By Akul Ranjan. Edited by Arjun Chandrasekar.
You may have heard the term mortgage frequently said around you, as it is a very common loan for buying a house or any kind of property. Mortgages are given out by mortgage lenders and banks alike. The loan is usually a fixed/varied payment for an extended period of time, like 30 years for example. Of course, there are interests involved in the loans. The home or property acts as collateral on the loan given out by the institution.
In a simpler fixed-rate mortgage, lenders establish a fixed payment to be paid monthly for a duration of usually 15,20,30 years. The interest rate also remains stagnant, causing a smaller monthly payment the longer the duration of the loan is. However, the borrower ends up paying more in interest as the loan is longer.
Varied or Adjustable mortgages come with interest rates that change over the course of the loan. These changes are influenced by overall market and economic conditions, which then affect the monthly payments due. An example of a market influence is the current pandemic, which caused high 7% interest rates, affecting varied rate mortgages. These loans are adjusted over an interval period of usually every 6 months or every year. A commonly used varied rate mortgage is the 5/1 split, which contains 5 years of fixed payments followed by annual readjustment for the remainder of the loan.
Outside Payments In Mortgages
Outside expenses involved with borrowing a mortgage are taxes and insurance. Homeowners have to pay property and homeowner taxes based on the value of the home/property and the state’s tax levels. Homeowners insurance also has to be paid by the borrower, which insures the lender’s collateral, the home, in case the borrower damages the property or defaults before paying the loan back.

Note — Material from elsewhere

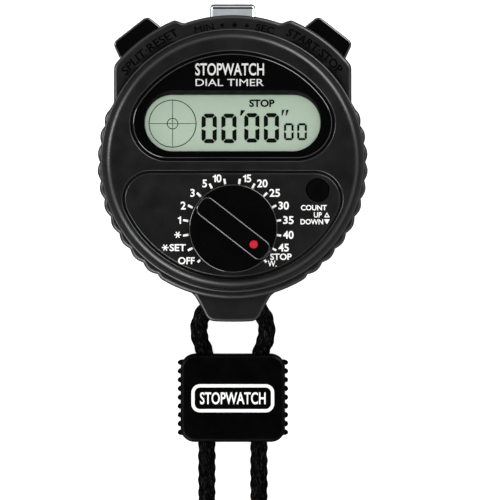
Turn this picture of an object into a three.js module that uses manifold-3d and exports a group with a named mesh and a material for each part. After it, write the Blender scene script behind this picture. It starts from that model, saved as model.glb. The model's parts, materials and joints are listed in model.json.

Which Mortgage Is Best For You
Mortgages are a huge financial burden, requiring careful analysis of what is best for you. The key thing to remember is that fixed-rate mortgages give you a precise budget you will need to pay monthly, while varied rates can be risky and cause home foreclosures if not planned out. People tend to favor varied rates if they aim and believe their income will increase, allowing them to secure low interest now and be ready for the increase later on.